Knowledge@Wharton: If a group of CEOs were to come to you for advice on how to get started on getting some payback on their ideas, so they could turn them into innovations in which the investment pays off, what advice would you give them?
Sirkin: The first thing we would say is let's draw a cash curve. Let's take a look at the profile of several of your ideas that you tried to take to innovation and let's see what happened. Let's see where you invested, how you invested and let's take a look at the ones that you feel didn't work so well, and see if they could have worked had you done things differently.
This is because we think the big problem often isn't with the idea--although there are many ideas that are not the right ones to take forward--but with how you take the idea forward. And for many ideas that have failed and never become innovations, when you go back and take a look at what happened, they could have been successful had you chosen to do things differently. So we ask people to go back and look at the cash curve and see what it was and what could it have been if they had done it differently. That is often a good place to start.

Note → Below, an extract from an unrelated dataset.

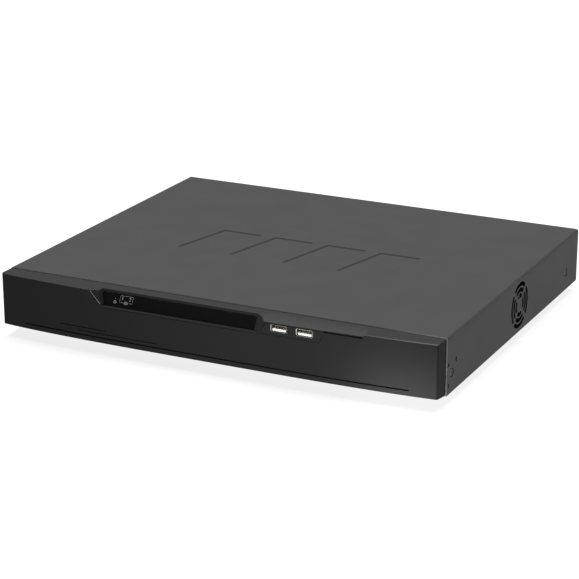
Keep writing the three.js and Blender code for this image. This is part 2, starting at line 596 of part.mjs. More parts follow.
// The alarm wires go into a plug that pulls off its header.
const POLES = 16;
const POLE_PITCH = 3.81;
const ALARM_W = POLES * POLE_PITCH;

function alarmHeader({ x }) {
  const outer = box(x - ALARM_W / 2 - 0.6, x + ALARM_W / 2 + 0.6, REAR - 9, REAR + 0.6, DECK + 0.1, DECK + 9.4);
  const hollow = box(x - ALARM_W / 2 + 0.4, x + ALARM_W / 2 - 0.4, REAR - 7.4, REAR + 2, DECK + 1.3, DECK + 8.4);
  return cut(outer, hollow);
}

function alarmPlug({ x }) {
  const half = ALARM_W / 2;
  const nose = box(x - half + 0.7, x + half - 0.7, REAR - 6, REAR + 1.5, DECK + 1.6, DECK + 8.1);
  const body = box(x - half, x + half, REAR + 0.9, REAR + 8.6, DECK + 0.2, DECK + 10.6);
  const holes = Array.from({ length: POLES }, (_, i) => {
    const px = x - half + (i + 0.5) * POLE_PITCH;
    return box(px - 1.3, px + 1.3, REAR + 4, REAR + 9, DECK + 2, DECK + 5);
  });
  const screws = Array.from({ length: POLES }, (_, i) => boxAt(
    x - half + (i + 0.5) * POLE_PITCH, REAR + 4.6, DECK + 9, 2.6, 2.6, 2));
  return cut(join(nose, body), ...holes, ...screws);
}

const groundScrew = () => turned('y', [GROUND.x, 0, GROUND.z], [
  [0, REAR - 5], [1.7, REAR - 5], [1.7, REAR + 0.2], [3.6, REAR + 0.2], [3.6, REAR + 1.6], [2.4, REAR + 2.4],
  [0, REAR + 2.4]], 12);

// ---- mains inlet and power switch -------------------------------------------------
const INLET_CAVITY = { w: 24.2, h: 16.4, deep: 17 };
const PIN_SHORT = 5;

function mainsInlet({ x, z, w, h }) {
  const flange = box(x - 15.6, x + 15.6, REAR + 0.1, REAR + 2.6, z - 12.2, z + 12.2);
  const body = box(x - w / 2 + 0.3, x + w / 2 - 0.3, REAR - 20, REAR + 1, z - h / 2 + 0.3, z + h / 2 - 0.3);
  const { w: cw, h: ch, deep } = INLET_CAVITY;
  const mouth = REAR + 2.6;
  const bevel = 4.5;
  const hole = outline([[-cw / 2, -ch / 2], [cw / 2, -ch / 2], [cw / 2, ch / 2 - bevel], [cw / 2 - bevel, ch / 2],
    [-cw / 2 + bevel, ch / 2], [-cw / 2, ch / 2 - bevel]].map(([a, b]) => [x + a, z + b]));
  const cavity = alongY(hole, mouth - deep, mouth + 1);
  const pins = [[-7, -2], [7, -2], [0, 2]].map(([dx, dz]) => boxAt(
    x + dx, mouth - deep / 2 - PIN_SHORT / 2 - 0.5, z + dz - 2, 2, deep - PIN_SHORT + 1, 4));
  const tabs = [[-7, -2], [7, -2], [0, 2]].map(([dx, dz]) => boxAt(x + dx, REAR - 23, z + dz - 2.4, 0.8, 7, 4.8));
  return join(cut(join(flange, body), cavity), ...pins, ...tabs);
}

function switchFrame({ x, z, w, h }) {
  const flange = box(x - 7.8, x + 7.8, REAR + 0.1, REAR + 2, z - 11, z + 11);
  const body = box(x - w / 2 + 0.3, x + w / 2 - 0.3, REAR - 15, REAR + 1, z - h / 2 + 0.3, z + h / 2 - 0.3);
  const well = box(x - 5.6, x + 5.6, REAR - 9, REAR + 3, z - 8.8, z + 8.8);
  const tabs = [-5, 5].map((dz) => boxAt(x, REAR - 18, z + dz - 2.4, 0.8, 7, 4.8));
  return join(cut(join(flange, body), well), ...tabs);
}

const ROCKER_PIVOT_Y = REAR - 0.6;
const ROCKER_THROW = 14 * Math.PI / 180;

// The rocker rests with its lower half pressed in and throws by 14 degrees about X.
function rocker({ x, z }) {
  const profile = outline([[3.4, -8], [2.3, 0], [3.4, 8], [-1, 8], [-4.4, 5], [-4.4, -5], [-1, -8]]);
  const block = extrude(profile, 10.6).applyMatrix4(YZX);
  block.rotateX(-ROCKER_THROW / 2);
  return solid(block.translate(x - 5.3, ROCKER_PIVOT_Y, z));
}

// ---- power supply -------------------------------------------------------------------
function supplyBoard() {
  const sheet = box(92, 179, FRONT + 184, FRONT + 268, BOARD_Z, DECK);
  const coolers = [[104, 215], [168, 228]].map(([x, dy]) => boxAt(x, FRONT + dy, DECK - 0.1, 3, 34, 22));
  const filter = boxAt(150, FRONT + 256, DECK - 0.1, 18, 12, 12);
  const cans = [[114, 192], [126, 192], [114, 240]].map(([x, dy]) => rod(
    'z', [x, FRONT + dy, 0], 5, DECK - 0.1, DECK + 16, 10));
  const output = boxAt(98, FRONT + 247, DECK - 0.1, 8, 20, 8);
  const input = boxAt(125, FRONT + 262, DECK - 0.1, 14, 7, 8);
  return join(sheet, ...coolers, filter, ...cans, output, input);
}

function transformer() {
  const [x, y] = [136, FRONT + 215];
  const core = cut(boxAt(x, y, DECK + 1.6, 33, 12, 24),
    boxAt(x, y, DECK + 6, 24, 14, 15));
  const winding = boxAt(x, y, DECK + 0.1, 22.6, 24, 22);
  return join(core, winding);
}

const mainsCapacitor = () => turned('z', [150, FRONT + 236, 0], [
  [0, DECK + 0.1], [9, DECK + 0.1], [9, DECK + 23.4], [8, DECK + 24.4], [0, DECK + 24.4]], 18);

// ---- fan ----------------------------------------------------------------------------
const FAN_X0 = TRAY_HALF - SHEET - 0.4 - 10;
const FAN_X1 = FAN_X0 + 10;

function fanFrame() {
  const half = 20;
  const block = box(FAN_X0, FAN_X1, FAN_Y - half, FAN_Y + half, FAN_Z - half, FAN_Z + half);
  const duct = rod('x', [0, FAN_Y, FAN_Z], 18.8, FAN_X0 - 1, FAN_X1 + 1, 28);
  const seat = rod('x', [0, FAN_Y, FAN_Z], 10, FAN_X0, FAN_X0 + 1.6, 16);
  const struts = [
    box(FAN_X0, FAN_X0 + 1.6, FAN_Y - 19, FAN_Y + 19, FAN_Z - 1.2, FAN_Z + 1.2),
    box(FAN_X0, FAN_X0 + 1.6, FAN_Y - 1.2, FAN_Y + 1.2, FAN_Z - 19, FAN_Z + 19),
  ];
  const holes = [[-16, -16], [-16, 16], [16, -16], [16, 16]].map(([dy, dz]) => rod(
    'x', [0, FAN_Y + dy, FAN_Z + dz], 1.8, FAN_X0 - 1, FAN_X1 + 1, 8));
  return cut(join(cut(block, duct), seat, ...struts), ...holes);
}

function fanRotor() {
  const hub = turned('x', [0, FAN_Y, FAN_Z], [
    [0, FAN_X0 + 2], [10.4, FAN_X0 + 2], [10.4, FAN_X1 - 1.2], [9.6, FAN_X1 - 0.4], [0, FAN_X1 - 0.4]], 20);
  const blades = Array.from({ length: 7 }, (_, i) => {
    const blade = new THREE.BoxGeometry(8.2, 1, 8.6);
    blade.rotateZ(0.7);
    blade.translate(0, 0, 13.6);
    blade.rotateX(i * 2 * Math.PI / 7);
    return solid(blade.translate((FAN_X0 + FAN_X1) / 2 + 0.6, FAN_Y, FAN_Z));
  });
  return join(hub, ...blades);
}

function fanBracket() {
  const x1 = FAN_X0 - 0.2;
  const plate = box(x1 - SHEET, x1, FAN_Y - 22, FAN_Y + 22, FLOOR_TOP + 0.1, FAN_Z + 20);
  const foot = box(x1 - 16, x1, FAN_Y - 22, FAN_Y + 22, FLOOR_TOP + 0.1, FLOOR_TOP + 0.1 + SHEET);
  const hole = rod('x', [0, FAN_Y, FAN_Z], 18.8, x1 - 3, x1 + 1, 24);
  return cut(join(plate, foot), hole);
}

// ---- feet --------------------------------------------------------------------------
const foot = (x, y) => turned('z', [x, y, 0], [
  [0, 0], [8.6, 0], [9.6, 1], [10.2, BASE + 0.2], [2.7, BASE + 0.2], [2.7, FLOOR_TOP + 0.3], [3.4, FLOOR_TOP + 0.6],
  [2.2, FLOOR_TOP + 3.4], [0, FLOOR_TOP + 3.4]], 14);

// ---- assembly ------------------------------------------------------------------------
const ports = REAR_PORTS;
place('base_tray', tray(), LOOK.zinc);
place('top_cover', cover(), LOOK.cover);
place('front_bezel', bezel(), LOOK.bezel);
place('indicator_window', indicatorWindow(), LOOK.window);
place('usb_port_insert', usbInsert(), LOOK.bezel);
USB_X.forEach((x, i) => {
  place(`front_usb_shell_${i + 1}`, usbShell(x, USB_Z, USB_MOUTH, 1), LOOK.shell);
  place(`front_usb_tongue_${i + 1}`, usbTongue(x, USB_Z, USB_MOUTH, 1), LOOK.tongue);
});
place('front_panel_board', frontBoard(), LOOK.board);
place('light_guide', lightGuide(), LOOK.clear);
place('front_panel_cable', flatLead([
  [FRONT - 4, FRONT_BOARD_Z - 4.4], [FRONT - 3.4, FRONT_BOARD_Z - 6], [FRONT + 4, FRONT_BOARD_Z - 3.4],
  [FRONT + 14, FRONT_BOARD_Z - 6], [FRONT + 60, DECK + 6], [FRONT + 120, DECK + 6], [FRONT + 165, DECK + 12],
  [FRONT + 177, DECK + 12], [FRONT + 179, DECK + 5.4]], RIBBON_X, 12, 0.9, 40), LOOK.cable);
place('main_board', mainBoard(), LOOK.board);
place('processor', processor(), LOOK.chip);
place('heatsink', heatsink(), LOOK.alloy);
place('clock_cell_holder', cellHolder(), LOOK.black);
place('clock_cell', clockCell(), LOOK.shell);
place('network_socket', networkSocket(ports.network), LOOK.shell);
place('hdmi_socket', hdmiSocket(ports.hdmi), LOOK.shell);
place('video_socket', videoSocket(ports.video), LOOK.shell);
place('rear_usb_socket', rearUsb(ports.usb), LOOK.shell);
place('audio_in_jack', audioJack(ports.audio_in), LOOK.white);
place('audio_out_jack', audioJack(ports.audio_out), LOOK.red);
place('alarm_header', alarmHeader(ports.alarm), LOOK.green);
place('alarm_plug', alarmPlug(ports.alarm), LOOK.green);
place('ground_screw', groundScrew(), LOOK.steel);
DISK_X.forEach((x, i) => {
  const tag = `disk_${i + 1}`;
  place(`${tag}_casting`, diskCasting(x), LOOK.alloy);
  place(`${tag}_lid`, diskLid(x), LOOK.alloy);
  place(`${tag}_platters`, diskPlatters(x), LOOK.shell);
  place(`${tag}_head_arm`, diskArm(x), LOOK.alloy);
  place(`${tag}_board`, diskBoard(x), LOOK.board);
  const back = DISK_FRONT + DISK_L;
  const lead = (top) => [[back, DISK_Z + 1.2], [back + 5, DISK_Z + 3], [back + 9, DISK_Z + 16],
    [back + 17, DISK_Z + 21], [HEADER_Y, DISK_Z + 16], [HEADER_Y, top]];
  place(`${tag}_data_lead`, flatLead(lead(DECK + 6.4), DATA_X[i], 8, 1.4, 24), LOOK.red);
  place(`${tag}_power_lead`, flatLead(lead(DECK + 8.4), POWER_X[i], 10, 1.4, 24), LOOK.black);
});
place('power_supply_board', supplyBoard(), LOOK.board);
place('transformer', transformer(), LOOK.yellow);
place('mains_capacitor', mainsCapacitor(), LOOK.black);
place('mains_inlet', mainsInlet(ports.mains), LOOK.black);
place('power_switch_frame', switchFrame(ports.rocker), LOOK.black);
place('power_rocker', rocker(ports.rocker), LOOK.black);
place('mains_lead', roundLead([
  [125, FRONT + 262, DECK + 8.4], [125, FRONT + 262, DECK + 14], [126, FRONT + 268, DECK + 19],
  [130, REAR - 24, BASE + 36], [141, REAR - 27, BASE + 33], [141, REAR - 27, BASE + 22.5]], 1.8, 14), LOOK.black);
place('low_voltage_lead', roundLead([
  [98, FRONT + 246, DECK + 8.4], [97, FRONT + 246, DECK + 14], [88, FRONT + 247, DECK + 20],
  [70, FRONT + 246, DECK + 20], [57, FRONT + 245, DECK + 15], [56, FRONT + 245, DECK + 8.4]], 2.2, 14), LOOK.red);
place('fan_frame', fanFrame(), LOOK.black);
place('fan_rotor', fanRotor(), LOOK.black);
place('fan_bracket', fanBracket(), LOOK.zinc);
place('fan_lead', roundLead([
  [FAN_X0 + 3, FAN_Y + 21.4, FAN_Z + 12], [FAN_X0 - 2, FAN_Y + 26, FAN_Z + 13], [150, FRONT + 182, FAN_Z + 15],
  [110, FRONT + 178, FAN_Z + 14], [72, FRONT + 182, FAN_Z + 6], [56, FRONT + 190, DECK + 14],
  [54, FRONT + 190, DECK + 5.4]], 1.2, 20), LOOK.black);
FOOT_Y.forEach((y, row) => {
  [-FOOT_X, FOOT_X].forEach((x, col) => {
    place(`foot_${row ? 'rear' : 'front'}_${col ? 'right' : 'left'}`, foot(x, y), LOOK.rubber);
  });
});
SCREW_Y.forEach((y, row) => {
  [-1, 1].forEach((side) => {
    place(`cover_screw_${row ? 'rear' : 'front'}_${side > 0 ? 'right' : 'left'}`, coverScrew(side, y), LOOK.steel);
  });
});

export default group;
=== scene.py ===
# %% [markdown]
# A desktop video recorder in a folded steel case, dressed around its CAD model.
# The CAD model gives the sizes: this script asks it for the corners of its pieces and works
# from them. Three directions are enough to place everything, because the case is a box: across
# from its middle, back from the cover's front edge, and up from the cover's lower edge.

# %% Load the frame
import math

import bmesh
import bpy
import numpy as np
from mathutils import Matrix, Vector


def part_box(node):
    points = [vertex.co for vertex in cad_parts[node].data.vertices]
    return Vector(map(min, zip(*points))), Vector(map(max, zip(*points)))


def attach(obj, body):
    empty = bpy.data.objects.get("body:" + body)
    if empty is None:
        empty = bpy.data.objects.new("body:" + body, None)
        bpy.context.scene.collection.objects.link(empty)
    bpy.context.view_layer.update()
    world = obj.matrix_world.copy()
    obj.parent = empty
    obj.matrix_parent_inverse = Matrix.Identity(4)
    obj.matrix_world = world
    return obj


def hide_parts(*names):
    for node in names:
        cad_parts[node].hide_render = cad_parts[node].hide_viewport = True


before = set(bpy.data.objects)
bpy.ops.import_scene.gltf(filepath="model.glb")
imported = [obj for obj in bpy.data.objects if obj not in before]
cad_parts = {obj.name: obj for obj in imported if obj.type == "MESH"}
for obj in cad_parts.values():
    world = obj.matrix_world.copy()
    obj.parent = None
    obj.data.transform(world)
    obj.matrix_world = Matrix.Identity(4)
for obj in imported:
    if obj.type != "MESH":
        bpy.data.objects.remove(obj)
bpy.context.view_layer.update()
MM = 0.001
cover_low, cover_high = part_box("top_cover")
ORIGIN = np.array([0, cover_low.y, cover_low.z])


def box_of(node):
    """The lowest and the highest corner of a CAD node, in case millimetres."""
    low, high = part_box(node)
    return (np.array(low) - ORIGIN) / MM, (np.array(high) - ORIGIN) / MM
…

The other place where we ask people to start is to look at the portfolio of what they're doing and ask, Can you really move all these ideas forward? Do you really have the resources? Are you underfunding some and should you not be funding others? And oftentimes we help them sort that portfolio down to a portfolio of about a third to half the size. But the result is that the right project is being funded with the higher probability of getting them out the other side, in a reasonable period of time with a reasonable amount of cost, which gives them a good chance of becoming innovations.